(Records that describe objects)
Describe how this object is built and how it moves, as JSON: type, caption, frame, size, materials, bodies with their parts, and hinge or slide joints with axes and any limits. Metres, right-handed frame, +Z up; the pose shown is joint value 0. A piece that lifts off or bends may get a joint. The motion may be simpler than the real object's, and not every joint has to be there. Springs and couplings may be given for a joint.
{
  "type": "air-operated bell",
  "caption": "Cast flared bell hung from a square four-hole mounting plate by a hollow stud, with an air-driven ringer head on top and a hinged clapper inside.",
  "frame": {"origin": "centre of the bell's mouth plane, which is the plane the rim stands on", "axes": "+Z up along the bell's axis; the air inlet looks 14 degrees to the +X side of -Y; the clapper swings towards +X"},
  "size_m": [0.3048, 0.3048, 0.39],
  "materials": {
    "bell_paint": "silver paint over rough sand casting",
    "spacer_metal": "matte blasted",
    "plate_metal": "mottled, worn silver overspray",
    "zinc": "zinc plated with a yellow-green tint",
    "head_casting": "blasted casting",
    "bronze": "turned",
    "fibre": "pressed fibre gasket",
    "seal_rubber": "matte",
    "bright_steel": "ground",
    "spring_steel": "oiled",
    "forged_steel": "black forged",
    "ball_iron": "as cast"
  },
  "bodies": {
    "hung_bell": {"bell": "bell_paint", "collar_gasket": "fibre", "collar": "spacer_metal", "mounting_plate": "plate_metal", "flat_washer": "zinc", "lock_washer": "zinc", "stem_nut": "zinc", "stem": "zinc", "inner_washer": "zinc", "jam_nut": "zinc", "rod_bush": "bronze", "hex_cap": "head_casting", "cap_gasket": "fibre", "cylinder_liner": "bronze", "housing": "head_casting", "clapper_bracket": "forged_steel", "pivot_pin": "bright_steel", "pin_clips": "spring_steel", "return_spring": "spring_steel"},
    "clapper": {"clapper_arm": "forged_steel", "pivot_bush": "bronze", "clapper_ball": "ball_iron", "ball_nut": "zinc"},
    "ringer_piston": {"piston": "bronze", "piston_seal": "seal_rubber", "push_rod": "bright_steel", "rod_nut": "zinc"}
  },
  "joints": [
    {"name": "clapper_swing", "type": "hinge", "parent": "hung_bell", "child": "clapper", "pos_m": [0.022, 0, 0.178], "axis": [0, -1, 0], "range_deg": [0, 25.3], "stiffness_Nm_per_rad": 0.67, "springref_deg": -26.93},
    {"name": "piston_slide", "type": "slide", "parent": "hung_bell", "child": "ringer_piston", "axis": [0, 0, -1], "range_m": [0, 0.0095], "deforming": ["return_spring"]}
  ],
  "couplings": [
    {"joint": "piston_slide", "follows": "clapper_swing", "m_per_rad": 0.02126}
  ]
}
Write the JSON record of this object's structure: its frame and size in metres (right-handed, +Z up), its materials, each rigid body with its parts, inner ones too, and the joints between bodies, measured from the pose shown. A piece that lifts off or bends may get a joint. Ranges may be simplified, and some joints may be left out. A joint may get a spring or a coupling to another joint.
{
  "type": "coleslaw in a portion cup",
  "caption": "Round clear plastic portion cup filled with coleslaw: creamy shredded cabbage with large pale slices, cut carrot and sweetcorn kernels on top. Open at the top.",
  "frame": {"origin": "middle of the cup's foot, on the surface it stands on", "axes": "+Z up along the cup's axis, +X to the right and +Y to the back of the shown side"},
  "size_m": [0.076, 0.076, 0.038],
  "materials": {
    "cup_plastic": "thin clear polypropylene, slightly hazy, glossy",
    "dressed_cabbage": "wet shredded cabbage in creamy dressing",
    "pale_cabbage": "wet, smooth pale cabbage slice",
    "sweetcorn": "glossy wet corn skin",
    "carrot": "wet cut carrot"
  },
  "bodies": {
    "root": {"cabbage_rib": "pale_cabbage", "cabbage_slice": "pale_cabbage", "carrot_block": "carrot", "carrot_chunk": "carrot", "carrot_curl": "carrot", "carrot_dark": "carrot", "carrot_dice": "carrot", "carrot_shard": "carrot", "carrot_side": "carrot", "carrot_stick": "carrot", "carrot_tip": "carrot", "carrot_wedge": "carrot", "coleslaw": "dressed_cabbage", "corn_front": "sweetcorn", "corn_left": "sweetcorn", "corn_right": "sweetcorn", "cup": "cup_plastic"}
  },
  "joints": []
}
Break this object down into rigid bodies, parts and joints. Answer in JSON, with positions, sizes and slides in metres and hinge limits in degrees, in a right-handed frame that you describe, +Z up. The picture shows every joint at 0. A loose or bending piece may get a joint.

### REQUIREMENTS
Please set down each line of the records exactly as given.

### THE ANSWER
Describe how this object is built and how it moves, as JSON: type, caption, frame, size, materials, bodies with their parts, and hinge or slide joints with axes and any limits. Metres, right-handed frame, +Z up; the pose shown is joint value 0. A piece that lifts off or bends may get a joint. The motion may be simpler than the real object's, and not every joint has to be there. Springs and couplings may be given for a joint.
{
  "type": "air-operated bell",
  "caption": "Cast flared bell hung from a square four-hole mounting plate by a hollow stud, with an air-driven ringer head on top and a hinged clapper inside.",
  "frame": {"origin": "centre of the bell's mouth plane, which is the plane the rim stands on", "axes": "+Z up along the bell's axis; the air inlet looks 14 degrees to the +X side of -Y; the clapper swings towards +X"},
  "size_m": [0.3048, 0.3048, 0.39],
  "materials": {
    "bell_paint": "silver paint over rough sand casting",
    "spacer_metal": "matte blasted",
    "plate_metal": "mottled, worn silver overspray",
    "zinc": "zinc plated with a yellow-green tint",
    "head_casting": "blasted casting",
    "bronze": "turned",
    "fibre": "pressed fibre gasket",
    "seal_rubber": "matte",
    "bright_steel": "ground",
    "spring_steel": "oiled",
    "forged_steel": "black forged",
    "ball_iron": "as cast"
  },
  "bodies": {
    "hung_bell": {"bell": "bell_paint", "collar_gasket": "fibre", "collar": "spacer_metal", "mounting_plate": "plate_metal", "flat_washer": "zinc", "lock_washer": "zinc", "stem_nut": "zinc", "stem": "zinc", "inner_washer": "zinc", "jam_nut": "zinc", "rod_bush": "bronze", "hex_cap": "head_casting", "cap_gasket": "fibre", "cylinder_liner": "bronze", "housing": "head_casting", "clapper_bracket": "forged_steel", "pivot_pin": "bright_steel", "pin_clips": "spring_steel", "return_spring": "spring_steel"},
    "clapper": {"clapper_arm": "forged_steel", "pivot_bush": "bronze", "clapper_ball": "ball_iron", "ball_nut": "zinc"},
    "ringer_piston": {"piston": "bronze", "piston_seal": "seal_rubber", "push_rod": "bright_steel", "rod_nut": "zinc"}
  },
  "joints": [
    {"name": "clapper_swing", "type": "hinge", "parent": "hung_bell", "child": "clapper", "pos_m": [0.022, 0, 0.178], "axis": [0, -1, 0], "range_deg": [0, 25.3], "stiffness_Nm_per_rad": 0.67, "springref_deg": -26.93},
    {"name": "piston_slide", "type": "slide", "parent": "hung_bell", "child": "ringer_piston", "axis": [0, 0, -1], "range_m": [0, 0.0095], "deforming": ["return_spring"]}
  ],
  "couplings": [
    {"joint": "piston_slide", "follows": "clapper_swing", "m_per_rad": 0.02126}
  ]
}
Write the JSON record of this object's structure: its frame and size in metres (right-handed, +Z up), its materials, each rigid body with its parts, inner ones too, and the joints between bodies, measured from the pose shown. A piece that lifts off or bends may get a joint. Ranges may be simplified, and some joints may be left out. A joint may get a spring or a coupling to another joint.
{
  "type": "coleslaw in a portion cup",
  "caption": "Round clear plastic portion cup filled with coleslaw: creamy shredded cabbage with large pale slices, cut carrot and sweetcorn kernels on top. Open at the top.",
  "frame": {"origin": "middle of the cup's foot, on the surface it stands on", "axes": "+Z up along the cup's axis, +X to the right and +Y to the back of the shown side"},
  "size_m": [0.076, 0.076, 0.038],
  "materials": {
    "cup_plastic": "thin clear polypropylene, slightly hazy, glossy",
    "dressed_cabbage": "wet shredded cabbage in creamy dressing",
    "pale_cabbage": "wet, smooth pale cabbage slice",
    "sweetcorn": "glossy wet corn skin",
    "carrot": "wet cut carrot"
  },
  "bodies": {
    "root": {"cabbage_rib": "pale_cabbage", "cabbage_slice": "pale_cabbage", "carrot_block": "carrot", "carrot_chunk": "carrot", "carrot_curl": "carrot", "carrot_dark": "carrot", "carrot_dice": "carrot", "carrot_shard": "carrot", "carrot_side": "carrot", "carrot_stick": "carrot", "carrot_tip": "carrot", "carrot_wedge": "carrot", "coleslaw": "dressed_cabbage", "corn_front": "sweetcorn", "corn_left": "sweetcorn", "corn_right": "sweetcorn", "cup": "cup_plastic"}
  },
  "joints": []
}
Break this object down into rigid bodies, parts and joints. Answer in JSON, with positions, sizes and slides in metres and hinge limits in degrees, in a right-handed frame that you describe, +Z up. The picture shows every joint at 0. A loose or bending piece may get a joint.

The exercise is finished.